* START DATASET EXCERPT *

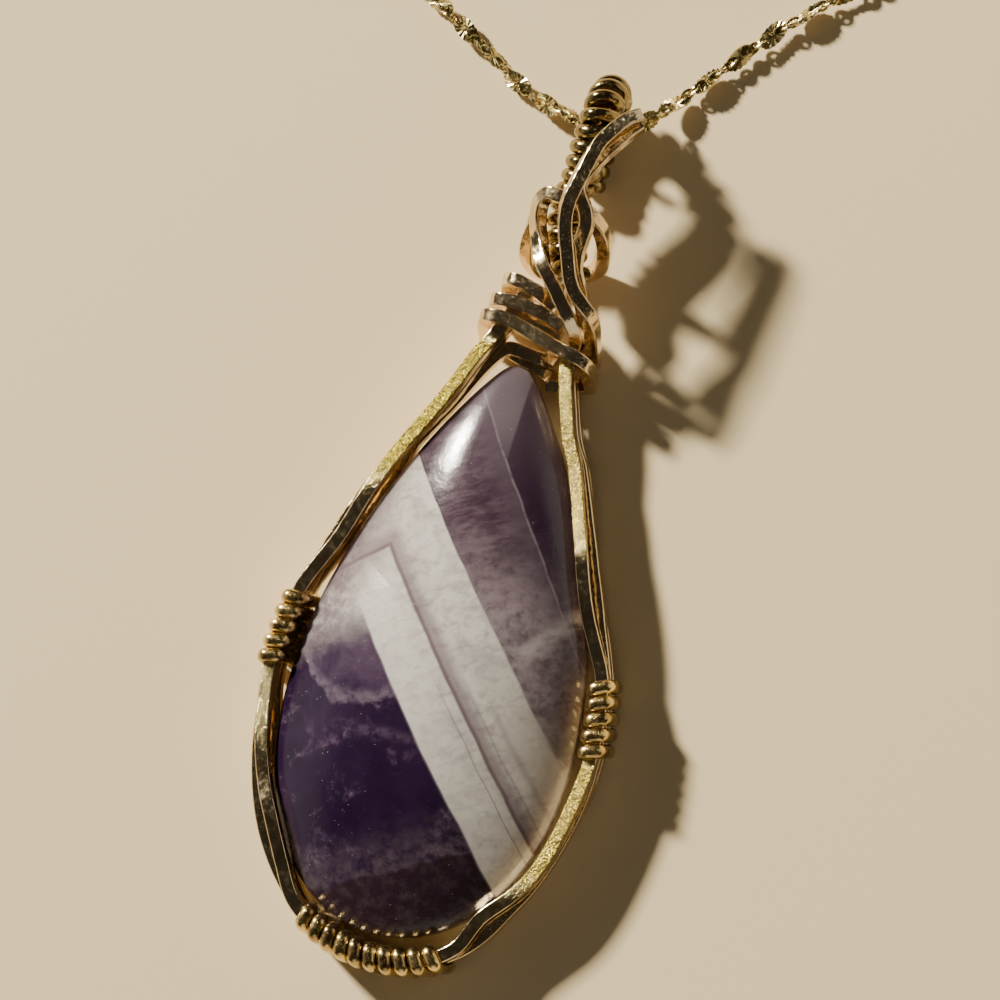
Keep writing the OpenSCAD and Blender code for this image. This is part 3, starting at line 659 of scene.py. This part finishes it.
def fan_shape():
    """A thin oval plate pinched at its middle, with flutes that run out from its centre."""
    n = FAN_RIM
    a = 2 * math.pi * np.arange(n) / n
    pinch = 1 - FAN_PINCH * np.abs(np.sin(a)) ** 3
    rim = np.stack([np.cos(a) * FAN_L / 2, np.sin(a) * FAN_W / 2 * pinch], -1)
    wave = np.where(np.arange(n) % 2 == 0, 1, -1)
    points, faces = [], []
    for side in (1, -1):
        base = len(points)
        for share, lift, thick, scallop in ((FAN_BOSS, FAN_BOSS_FLUTE, 1, 0),
                                            (1, FAN_FLUTE, FAN_RIM_T, FAN_SCALLOP)):
            z = side * FAN_T / 2 * thick + wave * lift
            shape = rim * share * (1 + scallop * wave[:, None])
            points += np.column_stack([shape, z]).tolist()
        points.append([0, 0, side * FAN_T * FAN_DIMPLE])
        for i in range(n):
            k = (i + 1) % n
            quad = (base + i, base + n + i, base + n + k, base + k)
            wedge = (base + 2 * n, base + i, base + k)
            faces += [quad, wedge] if side == 1 else [quad[::-1], wedge[::-1]]
    for i in range(n):
        k = (i + 1) % n
        faces.append((n + i, 3 * n + 1 + i, 3 * n + 1 + k, n + k))
    return np.array(points), faces


def chain(name, route, rng, material):
    """Fluted plates a set distance apart, joined by small links, laid along a route."""
    path = curve(rows_of(route), CHAIN_STEPS)[:, :3]
    link, fan = link_shape(), fan_shape()
    points, faces, count = [], [], 0
    per_fan = round(FAN_PITCH / LINK_PITCH)
    for i in range(int((lengths(path)[-1] - LINK_L / 2) / LINK_PITCH) + 1):
        s = LINK_L / 2 + i * LINK_PITCH
        behind, here, front = along(path, np.array([s - CHAIN_AHEAD, s, s + CHAIN_AHEAD]))
        ahead = unit(front - behind)
        up = square_to(np.array([0, 0, 1.0]), ahead)
        is_fan = i % per_fan == 0 and s > FAN_FROM
        shape, shape_faces = fan if is_fan else link
        most_roll, most_yaw = FAN_TURN if is_fan else LINK_TURN
        roll = FAN_ROLL * math.sin(i * FAN_ROLL_WAVE) if is_fan else LINK_ROLL + 90 * (i % 2)
        roll = math.radians(roll + rng.uniform(-most_roll, most_roll))
        yaw = math.radians(rng.uniform(-most_yaw, most_yaw))
        side = np.cross(up, ahead)
        x_axis = ahead * math.cos(yaw) + side * math.sin(yaw)
        across = side * math.cos(yaw) - ahead * math.sin(yaw)
        y_axis = across * math.cos(roll) + up * math.sin(roll)
        z_axis = np.cross(x_axis, y_axis)
        points.append(here + shape @ np.array([x_axis, y_axis, z_axis]))
        faces += [tuple(v + count for v in f) for f in shape_faces]
        count += len(shape)
    obj = add_mesh(name, np.concatenate(points), faces, smooth=False)
    dress(obj, name, material)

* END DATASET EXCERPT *

GIVEN TASK
Copy out the whole listing exactly; please set it all down.

FINISHED TASK
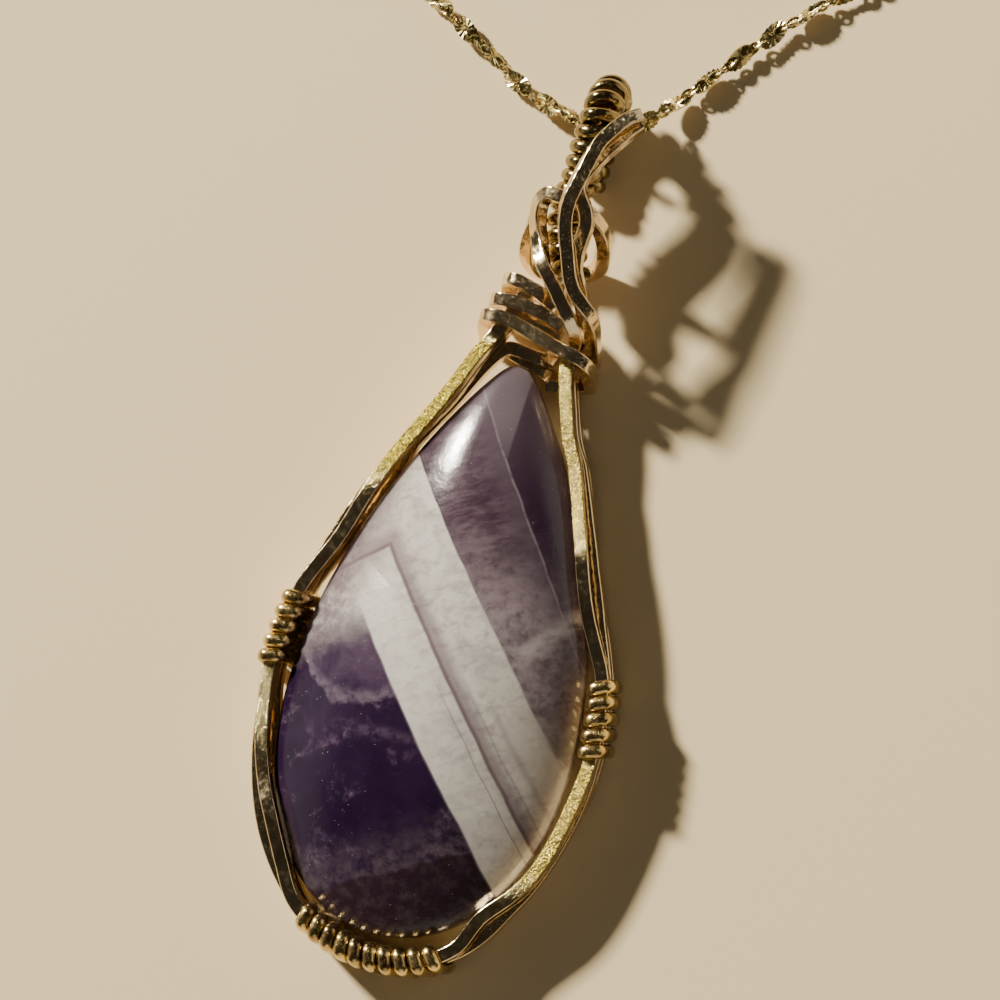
Keep writing the OpenSCAD and Blender code for this image. This is part 3, starting at line 659 of scene.py. This part finishes it.
def fan_shape():
    """A thin oval plate pinched at its middle, with flutes that run out from its centre."""
    n = FAN_RIM
    a = 2 * math.pi * np.arange(n) / n
    pinch = 1 - FAN_PINCH * np.abs(np.sin(a)) ** 3
    rim = np.stack([np.cos(a) * FAN_L / 2, np.sin(a) * FAN_W / 2 * pinch], -1)
    wave = np.where(np.arange(n) % 2 == 0, 1, -1)
    points, faces = [], []
    for side in (1, -1):
        base = len(points)
        for share, lift, thick, scallop in ((FAN_BOSS, FAN_BOSS_FLUTE, 1, 0),
                                            (1, FAN_FLUTE, FAN_RIM_T, FAN_SCALLOP)):
            z = side * FAN_T / 2 * thick + wave * lift
            shape = rim * share * (1 + scallop * wave[:, None])
            points += np.column_stack([shape, z]).tolist()
        points.append([0, 0, side * FAN_T * FAN_DIMPLE])
        for i in range(n):
            k = (i + 1) % n
            quad = (base + i, base + n + i, base + n + k, base + k)
            wedge = (base + 2 * n, base + i, base + k)
            faces += [quad, wedge] if side == 1 else [quad[::-1], wedge[::-1]]
    for i in range(n):
        k = (i + 1) % n
        faces.append((n + i, 3 * n + 1 + i, 3 * n + 1 + k, n + k))
    return np.array(points), faces


def chain(name, route, rng, material):
    """Fluted plates a set distance apart, joined by small links, laid along a route."""
    path = curve(rows_of(route), CHAIN_STEPS)[:, :3]
    link, fan = link_shape(), fan_shape()
    points, faces, count = [], [], 0
    per_fan = round(FAN_PITCH / LINK_PITCH)
    for i in range(int((lengths(path)[-1] - LINK_L / 2) / LINK_PITCH) + 1):
        s = LINK_L / 2 + i * LINK_PITCH
        behind, here, front = along(path, np.array([s - CHAIN_AHEAD, s, s + CHAIN_AHEAD]))
        ahead = unit(front - behind)
        up = square_to(np.array([0, 0, 1.0]), ahead)
        is_fan = i % per_fan == 0 and s > FAN_FROM
        shape, shape_faces = fan if is_fan else link
        most_roll, most_yaw = FAN_TURN if is_fan else LINK_TURN
        roll = FAN_ROLL * math.sin(i * FAN_ROLL_WAVE) if is_fan else LINK_ROLL + 90 * (i % 2)
        roll = math.radians(roll + rng.uniform(-most_roll, most_roll))
        yaw = math.radians(rng.uniform(-most_yaw, most_yaw))
        side = np.cross(up, ahead)
        x_axis = ahead * math.cos(yaw) + side * math.sin(yaw)
        across = side * math.cos(yaw) - ahead * math.sin(yaw)
        y_axis = across * math.cos(roll) + up * math.sin(roll)
        z_axis = np.cross(x_axis, y_axis)
        points.append(here + shape @ np.array([x_axis, y_axis, z_axis]))
        faces += [tuple(v + count for v in f) for f in shape_faces]
        count += len(shape)
    obj = add_mesh(name, np.concatenate(points), faces, smooth=False)
    dress(obj, name, material)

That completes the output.